SIGAR notes that despite the reports, the Pentagon cited the DoD Appropriations Act's notwithstanding clause "to continue providing ASFF-funded assistance to 12 Afghan security force units implicated in 14 gross violation of human rights incidents in 2013," noting that none of those incidents involved child sexual assault.
In particular, this refers to bacha bazi, or "boy play," a type of pederasty practiced in some Central Asian cultures in which boys are used by powerful men as sex slaves. They are often kept as part of a larger retinue of servants euphemistically called "tea boys," and sometimes are pimped out by their owners to paying customers.
However, SIGAR didn't believe the 75 incidents "represent all child sexual assault and other gross violation of human rights incidents in Afghanistan," noting that "individuals and organizations with knowledge of child sexual assault incidents often lack specific details or are reluctant to share information with the US government" and that US personnel who "reported hearing or seeing possible instance of child sexual assault" often lacked "explicit guidance on reporting the information to their commands."

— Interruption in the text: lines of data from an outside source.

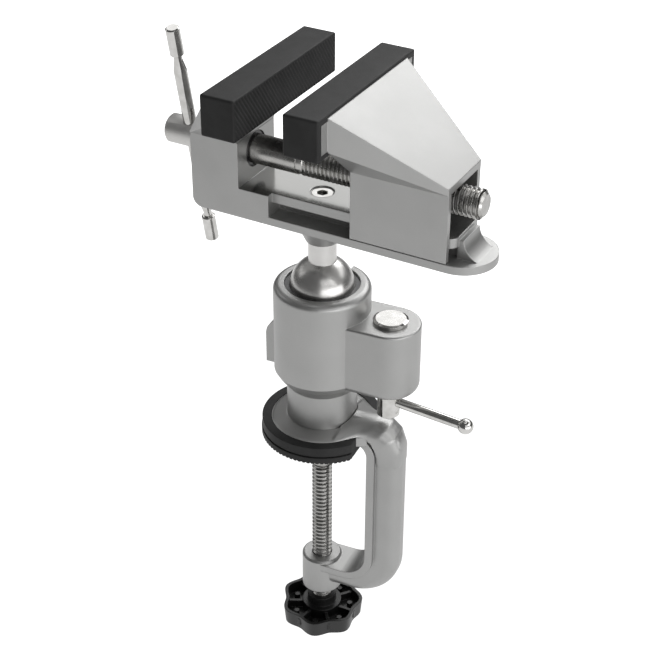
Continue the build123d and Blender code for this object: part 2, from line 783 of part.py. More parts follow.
def keeper_screw(length, head_gap):
    """One keeper screw pointing into the jaw from its far side, head flush with the tab."""
    head = Cylinder(keeper_screw_head_r + head_gap, keeper_head_t + head_gap,
                    align=(Align.CENTER, Align.CENTER, Align.MAX))
    shank = Cylinder(keeper_screw_r, length, align=(Align.CENTER, Align.CENTER, Align.MAX))
    return Rot(-90, 0, 0) * (head + shank)


def keeper_screw_places():
    """Where the two keeper screws stand, on the outer face of the tab."""
    spread = (guide_end - moving_back_x) / 2
    middle_x = (guide_end + moving_back_x) / 2
    high = bed_z + keeper_high - 2 * keeper_screw_head_r
    return [Pos(middle_x + side * spread / 2, bed_half, high) for side in (-1, 1)]


def keeper_screw_holes():
    """The tapped holes for the keeper screws in the jaw's front wall."""
    holes = [place * keeper_screw(keeper_screw_length, 0) for place in keeper_screw_places()]
    return holes[0] + holes[1]


def make_keeper_screws():
    """The two keeper screws."""
    return Compound([place * keeper_screw(keeper_screw_length, 0) for place in keeper_screw_places()])


def make_jaw_keeper():
    """The bracket that holds the moving jaw down under the far side of the rail."""
    return keeper_space() - keeper_screw_holes()


def make_drive_nut():
    """The square nut that is trapped in the moving jaw's front wall."""
    nut = Pos((nut_front_x + nut_back_x) / 2, 0, axis_z) * Box(jaw_nut_t, jaw_nut_side, jaw_nut_side)
    nut = chamfer(nut.edges().filter_by(Axis.X), jaw_nut_chamfer)
    return nut - along_x(screw_r + running_gap, nut_front_x - 1, nut_back_x + 1)


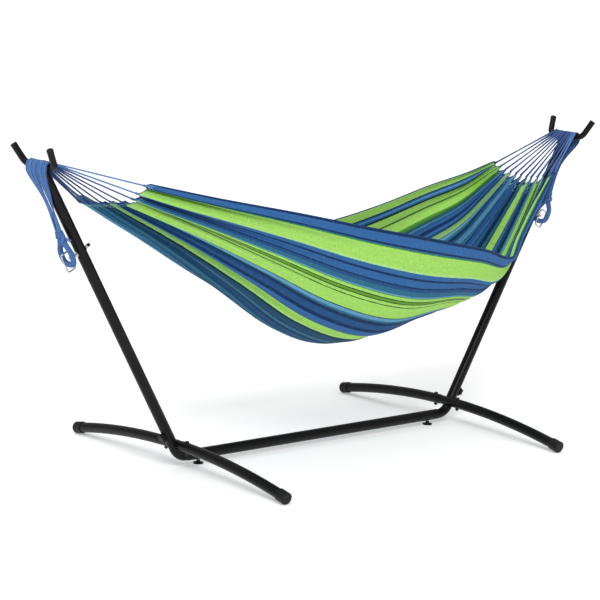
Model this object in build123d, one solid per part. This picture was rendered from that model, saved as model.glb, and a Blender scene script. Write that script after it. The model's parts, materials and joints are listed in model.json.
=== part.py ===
from build123d import *
import os
from math import cos, pi, radians, sin, sqrt

# A striped double hammock on a free-standing steel stand.
# X runs along the hammock, the foot end at -X and the head end at +X; Y runs across it; +Z is up.
# The origin is on the ground under the middle of the stand. All lengths are in millimetres.
# Every end piece is modelled for the right (+X) end and mirrored for the left.

# ---- stand: driving dimensions ----
TUBE_OD = 42.0                # base tube and posts
TUBE_WALL = 1.5
ELBOW_OD = 38.8               # slides inside the base tube and the post
FOOT_OD = 40.0
STUB_OD = 36.8                # welded cross stub, slides inside the foot tubes
CORNER_X = 706.0              # where the base axis and the post axis cross
BASE_AXIS_Z = 39.0
POST_LEAN = 29.75             # from the vertical
HOOK_BAR_S = 1314.0           # hook bar's axis, measured along the post from the corner
ELBOW_BEND_R = 65.0
ELBOW_IN_BASE_X = 560.0
ELBOW_IN_POST_S = 190.0
BASE_HALF_LENGTH = 660.0
POST_START_S = 68.0
POST_END_S = 1296.0

# ---- feet ----
FOOT_X = 715.0
FOOT_CROWN_Z = 89.0           # axis height where the foot crosses the elbow
FOOT_END_Y = 648.0            # outer face of the end cap
FOOT_START_Y = 38.0
STUB_END_Y = 120.0
CAP_R = 23.5
CAP_LENGTH = 45.0
FOOT_BOLT_Y = 64.0
FOOT_END_TILT = 11.6          # slope of the foot's axis at its end

# ---- hook bar ----
BAR_OD = 25.0
BAR_CORNER_Y = 90.0
BAR_TIP_Y = 112.0
BAR_TIP_RISE = 74.0
BAR_BEND_R = 30.0

# ---- fasteners ----
M8_R = 4.0
HOLE_M8_R = 4.1
NUT_M8_FLATS = 13.0
NUT_M8_HEIGHT = 6.5
KNOB_S = 110.0                # clamp knob, along the post
LEVELLER_X = 608.0
LEVELLER_STEM_R = 5.0
LEVELLER_HOLE_R = 5.1
EYEBOLT_S = 950.0
SPARE_HOLES_S = (833.0, 716.0, 604.0)
EYE_OFFSET = 41.0             # centre of the eye, out from the post's axis
EYE_R = 10.5
EYE_WIRE_R = 3.0

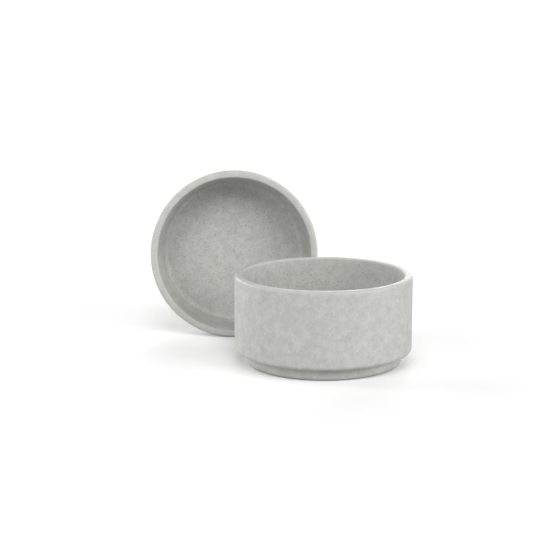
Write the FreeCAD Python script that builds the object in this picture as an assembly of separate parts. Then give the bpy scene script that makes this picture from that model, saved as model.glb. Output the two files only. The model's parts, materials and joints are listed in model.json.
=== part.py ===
import FreeCAD, Part

import math
import os

# A stacking set of two round salon dishes, cast in a speckled stone-grey ceramic body.
#   deep_dish     the upright dish that holds the liquid or powder
#   shallow_dish  its low companion, stood on its side behind it with its hollow forward
# Both share one outside diameter, lip and stepped foot, so that either foot drops into
# either mouth and the shoulder above it rests on the other dish's rim. The deep dish is
# straight-sided. The shallow dish's side leans in towards its foot, so that it lies on the
# ground along a line from its lip to its shoulder and shows a little of its mouth upwards.
#
# Frame, millimetres: the origin is the centre of the deep dish's underside, +Z is up and
# +Y points to the back, where the shallow dish stands.

# Shared driving dimensions
OUTER_RADIUS = 30.0
MOUTH_RADIUS = 27.3
FOOT_RADIUS = 26.2
FOOT_HEIGHT = 4.3
FLOOR_ABOVE_SHOULDER = 1.1
SHOULDER_ROUND = 1.5
FOOT_ROUND = 1.5
FOOT_NOTCH_ROUND = 0.4
RECESS_RADIUS = 21.5
RECESS_DEPTH = 0.8
RECESS_ROUND = 0.4
LIP_OUTER_ROUND = 1.0

# Deep dish: total height, lean of its outside, rounding inside the lip, straight band below
# it, taper of the hollow's wall and rounding between wall and floor
DEEP_HEIGHT = 30.6
DEEP_SIDE_LEAN = 0.0
DEEP_LIP_INNER_ROUND = 0.7
DEEP_MOUTH_BAND = 5.0
DEEP_WALL_TAPER = 2.0
DEEP_FLOOR_ROUND = 4.6

# Shallow dish: the same list
SHALLOW_HEIGHT = 18.9
SHALLOW_SIDE_LEAN = 5.0
SHALLOW_LIP_INNER_ROUND = 0.7
SHALLOW_MOUTH_BAND = 1.5
SHALLOW_WALL_TAPER = 12.0
SHALLOW_FLOOR_ROUND = 2.0

# Where the shallow dish lies: its rim centre beside and behind the deep dish's axis, and
# the turn of its mouth towards +X, in degrees
RIM_CENTRE_X = -30.7
RIM_CENTRE_Y = 37.2
TURN = 2.6


def rounded_corner(before, corner, after, radius):
    """Both ends and the middle of the arc that rounds one corner of an outline."""
    to_before = (before - corner).normalize()
    to_after = (after - corner).normalize()
    half_angle = to_before.getAngle(to_after) / 2
    reach = radius / math.tan(half_angle)
    bisector = (to_before + to_after).normalize()
    centre = corner + bisector * (radius / math.sin(half_angle))
    middle = centre - bisector * radius
    return corner + to_before * reach, middle, corner + to_after * reach


def outline_edges(corners):
    """Straight edges and corner arcs of a closed outline of (radius, height, rounding)."""
    points = [FreeCAD.Vector(r, 0, z) for r, z, _ in corners]
    count = len(corners)
    stretches = []
    for i, (_, _, rounding) in enumerate(corners):
        if rounding:
            arc = rounded_corner(points[i - 1], points[i], points[(i + 1) % count], rounding)
            stretches.append(arc)
        else:
            stretches.append((points[i],))
    edges = []
    for i, stretch in enumerate(stretches):
        if len(stretch) == 3:
            edges.append(Part.Arc(*stretch).toShape())
        edges.append(Part.makeLine(stretch[-1], stretches[(i + 1) % count][0]))
    return edges


def dish(height, side_lean, lip_inner_round, mouth_band, wall_taper, floor_round):
    """One dish standing on its foot at the origin, turned about +Z."""
    floor = FOOT_HEIGHT + FLOOR_ABOVE_SHOULDER
    side_run = (height - FOOT_HEIGHT) * math.tan(math.radians(side_lean))
    band_bottom = height - lip_inner_round - mouth_band
    taper_run = (band_bottom - floor) * math.tan(math.radians(wall_taper))
    corners = [
        (0, RECESS_DEPTH, 0),
        (RECESS_RADIUS, RECESS_DEPTH, RECESS_ROUND),
        (RECESS_RADIUS + RECESS_DEPTH, 0, RECESS_ROUND),
        (FOOT_RADIUS, 0, FOOT_ROUND),
        (FOOT_RADIUS, FOOT_HEIGHT, FOOT_NOTCH_ROUND),
        (OUTER_RADIUS - side_run, FOOT_HEIGHT, SHOULDER_ROUND),
        (OUTER_RADIUS, height, LIP_OUTER_ROUND),
        (MOUTH_RADIUS, height, lip_inner_round),
        (MOUTH_RADIUS, band_bottom, 0),
        (MOUTH_RADIUS - taper_run, floor, floor_round),
        (0, floor, 0),
    ]
    wire = Part.Wire(Part.__sortEdges__(outline_edges(corners)))
    return Part.Face(wire).revolve(FreeCAD.Vector(0, 0, 0), FreeCAD.Vector(0, 0, 1), 360)


def lying_placement(height, side_lean):
    """Lays a dish on its side: mouth forward, its leaning side flat along the ground."""
    lean = math.radians(side_lean)
    mouth_way = FreeCAD.Vector(0, -math.cos(lean), math.sin(lean))
    turn = FreeCAD.Rotation(FreeCAD.Vector(0, 0, 1), TURN)
    tip = FreeCAD.Rotation(FreeCAD.Vector(1, 0, 0), 90 - side_lean)
    rim_centre = FreeCAD.Vector(RIM_CENTRE_X, RIM_CENTRE_Y, OUTER_RADIUS * math.cos(lean))
    base_centre = rim_centre - turn.multVec(mouth_way) * height
    return FreeCAD.Placement(base_centre, turn * tip)


deep_dish = dish(
    DEEP_HEIGHT,
    DEEP_SIDE_LEAN,
    DEEP_LIP_INNER_ROUND,
    DEEP_MOUTH_BAND,
    DEEP_WALL_TAPER,
    DEEP_FLOOR_ROUND,
)
shallow_dish = dish(
    SHALLOW_HEIGHT,
    SHALLOW_SIDE_LEAN,
    SHALLOW_LIP_INNER_ROUND,
    SHALLOW_MOUTH_BAND,
    SHALLOW_WALL_TAPER,
    SHALLOW_FLOOR_ROUND,
)
shallow_dish.Placement = lying_placement(SHALLOW_HEIGHT, SHALLOW_SIDE_LEAN)

os.makedirs("parts", exist_ok=True)
deep_dish.exportStep("parts/deep_dish.step")
shallow_dish.exportStep("parts/shallow_dish.step")
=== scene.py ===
import json
import math
import random

import bpy
from mathutils import Matrix, Vector, noise


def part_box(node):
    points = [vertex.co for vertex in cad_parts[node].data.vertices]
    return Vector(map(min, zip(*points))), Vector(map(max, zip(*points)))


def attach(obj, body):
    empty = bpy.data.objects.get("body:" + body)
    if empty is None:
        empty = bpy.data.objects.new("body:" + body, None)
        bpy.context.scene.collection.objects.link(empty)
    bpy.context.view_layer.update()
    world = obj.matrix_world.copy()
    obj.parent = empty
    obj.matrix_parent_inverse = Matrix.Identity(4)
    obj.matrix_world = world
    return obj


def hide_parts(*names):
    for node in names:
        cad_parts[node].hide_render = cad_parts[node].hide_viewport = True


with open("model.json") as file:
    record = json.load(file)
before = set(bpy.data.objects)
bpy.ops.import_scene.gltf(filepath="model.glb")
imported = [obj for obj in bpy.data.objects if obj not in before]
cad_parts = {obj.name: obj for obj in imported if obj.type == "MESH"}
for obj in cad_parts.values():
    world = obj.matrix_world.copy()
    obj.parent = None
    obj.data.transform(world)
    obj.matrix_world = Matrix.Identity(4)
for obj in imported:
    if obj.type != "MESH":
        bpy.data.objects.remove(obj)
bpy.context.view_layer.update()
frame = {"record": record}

MM = 0.001

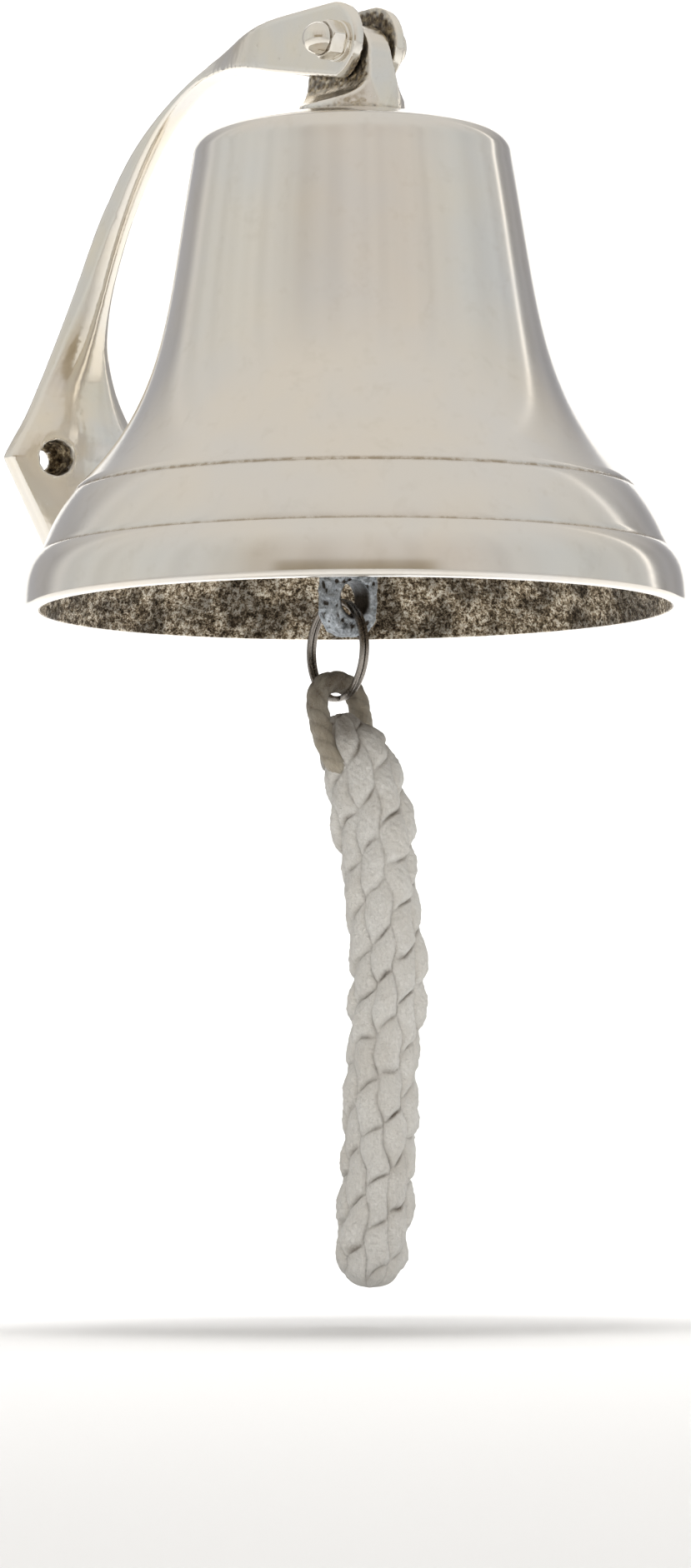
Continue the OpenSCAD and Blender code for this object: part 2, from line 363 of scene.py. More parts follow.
def lobes(a, s, total):
    """Relief of the plait: eight columns of overlapping lobes, each one tucked in at its top."""
    x = s / total
    twist = 0.30 + 0.12 * math.sin(5.0 * x) - 0.95 * smoothstep(0.45, 1.0, x)
    wob = noise.noise(Vector((math.cos(a) * 1.6, math.sin(a) * 1.6, s * 110)))
    wob2 = noise.noise(Vector((math.cos(a) * 1.6 + 7, math.sin(a) * 1.6, s * 110)))
    q0 = s / PITCH
    c = COLUMNS * (a - twist) / (2 * math.pi) + 0.20 * wob + 0.07 * math.sin(2 * math.pi * q0)
    k = math.floor(c)
    f = c - k - 0.5
    kk = int(k) % COLUMNS
    q = q0 + 0.5 * (kk % 2) - 0.34 * f + 0.16 * wob2 + 0.05 * math.sin(kk * 2.4)
    row = math.floor(q)
    g = q - row
    rnd = jitter(kk, row, 0.5)
    lean = 0.10 * (jitter(kk, row, 3.5) - 0.5)
    ff = f + lean * (g - 0.5)
    across = max(0.0, 1 - (abs(2 * ff)) ** 2.2)
    foot = math.sqrt(max(0.0, 1 - smoothstep(0.66, 1.0, g) ** 2)) if g > 0.66 else 1.0
    top = 0.42 + 0.58 * smoothstep(0.0, 0.50, g)
    h = (0.12 + 0.88 * across ** 0.6) * top * (0.18 + 0.82 * foot)
    side = math.exp(-((abs(f) - 0.5) / 0.05) ** 2) * (0.12 + 0.5 * smoothstep(0.55, 0.95, g))
    slot = math.exp(-((1 - g) / 0.07) ** 2) + math.exp(-(g / 0.03) ** 2)
    slot *= 0.30 + 0.70 * smoothstep(0.45, 0.1, abs(f + 0.05))
    seam = min(1.0, max(side, slot))
    return h, seam, rnd, kk, g


def wave(a, s):
    return 0.5 + noise.noise(Vector((math.cos(a) * 2, math.sin(a) * 2, s * 260)))


def braid_relief(a, s, total):
    h, seam, rnd, kk, g = lobes(a, s, total)
    low = (total - s) / (8.5 * MM)
    high = s / (13 * MM)
    end = math.sqrt(max(0.0, 1 - (1 - min(1, low)) ** 2.4)) if low < 1 else 1.0
    if high < 1:
        end *= 0.34 + 0.66 * math.sin(math.pi / 2 * high) ** 0.8
    slim = 1 - 0.07 * smoothstep(0.55, 1.0, s / total) + 0.025 * math.sin(9 * s / total)
    slant = a * BRAID_R * (0.55 if kk % 2 else 0.75) + s * 0.55
    lay = math.sin(slant * 2 * math.pi / (1.25 * MM) + 5 * rnd)
    fuzz = fbm(Vector((math.cos(a) * 11, math.sin(a) * 11, s * 1300)), 3)
    lump = noise.noise(Vector((math.cos(a) * 4 + 3, math.sin(a) * 4, s * 420)))
    r = BRAID_R * slim - 1.25 * MM + 2.35 * MM * h * (0.84 + 0.32 * rnd) - 0.6 * MM * seam
    r += (0.07 * lay * (1 - seam) + 0.17 * fuzz + 0.22 * lump) * MM
    # darker towards the braid's top end
    darkening = (1 - smoothstep(2 * MM, 17 * MM, s)) * (0.30 + 0.5 * max(0.0, wave(a, s)))
    patch = 0.5 + 0.9 * noise.noise(Vector((math.cos(a) * 1.2, math.sin(a) * 1.2, s * 90)))
    # painted shade in the seams between lobes and at each lobe's tucked-in top, in patches, plus the
    # darkening towards the top
    soil_and_crease_shade = 0.95 * seam * min(1.0, max(0.15, patch)) + 0.10 * (1 - smoothstep(0.0, 0.3, g)) + darkening
    return max(0.15 * MM, r * end), min(1.0, soil_and_crease_shade)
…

But what if US soldiers were discouraged from reporting such incidents? The father of one fallen US Marine told the New York Times in 2015 that his son told him about regularly hearing Afghan officials sexually assaulting boys, but that "his officers told him to look the other way because it's their culture."
The Taliban banned the practice during its brief reign of power, but under the US reconstruction effort the practice has returned, leading US Special Forces Captain Dan Quinn to quip to the Times, "The reason we were here is because we heard the terrible things the Taliban were doing to people, how they were taking away human rights, but we were putting people into power who would do things that were worse than the Taliban did — that was something village elders voiced to me."
The Times also describes an incident in which a group of US officers, including Quinn, beat up their commander for keeping a boy chained to his bed as a sex slave.
US Army Col. Brian Tribus, the spokesperson for the US command in Afghanistan at the time, told the Times, "Generally, allegations of child sexual abuse by Afghan military or police personnel would be a matter of domestic Afghan criminal law," adding that "there would be no express requirement that US military personnel in Afghanistan report it," but also noting that rape being used as a weapon of war would be an exception to that rule.
Still, the IG report "did not identify official guidance that discouraged DoD-affiliated personnel from reporting incidents of child sexual abuse."
However, "In some cases, personnel we interviewed explained that they, or someone whom they knew, were told informally that nothing could be done about child sexual abuse because of Afghanistan's status as a sovereign nation — that it was not a priority issue for the command, or that it was best to let the local police handle it," the report said.
This isn't the only place where the US-led reconstruction of Afghanistan, which has been ongoing since it invaded the country in October 2001, has continually fallen short of its stated goals. Last November, Sputnik reported that SIGAR blasted Afghanistan's Anti-Corruption Justice Center as being itself corrupt.
SIGAR said Afghan Attorney General Mohammad Farid Hamidi's "performance is deficient, his accomplishments are lacking, and he fails to cooperate with the US Embassy on anti-corruption matters" because he was concerned that "more transparency will shine a light on his unproductive, corrupt and patronage-laden office."
Another SIGAR report from last April described how poor accounting and reporting, as well as corruption, had left at least $154.4 million in fuel meant for US soldiers in the country unaccounted for, Sputnik reported. The report details several instances in which US troops stole the fuel and sold it or conspired to let it be stolen by rebel forces, including the Taliban.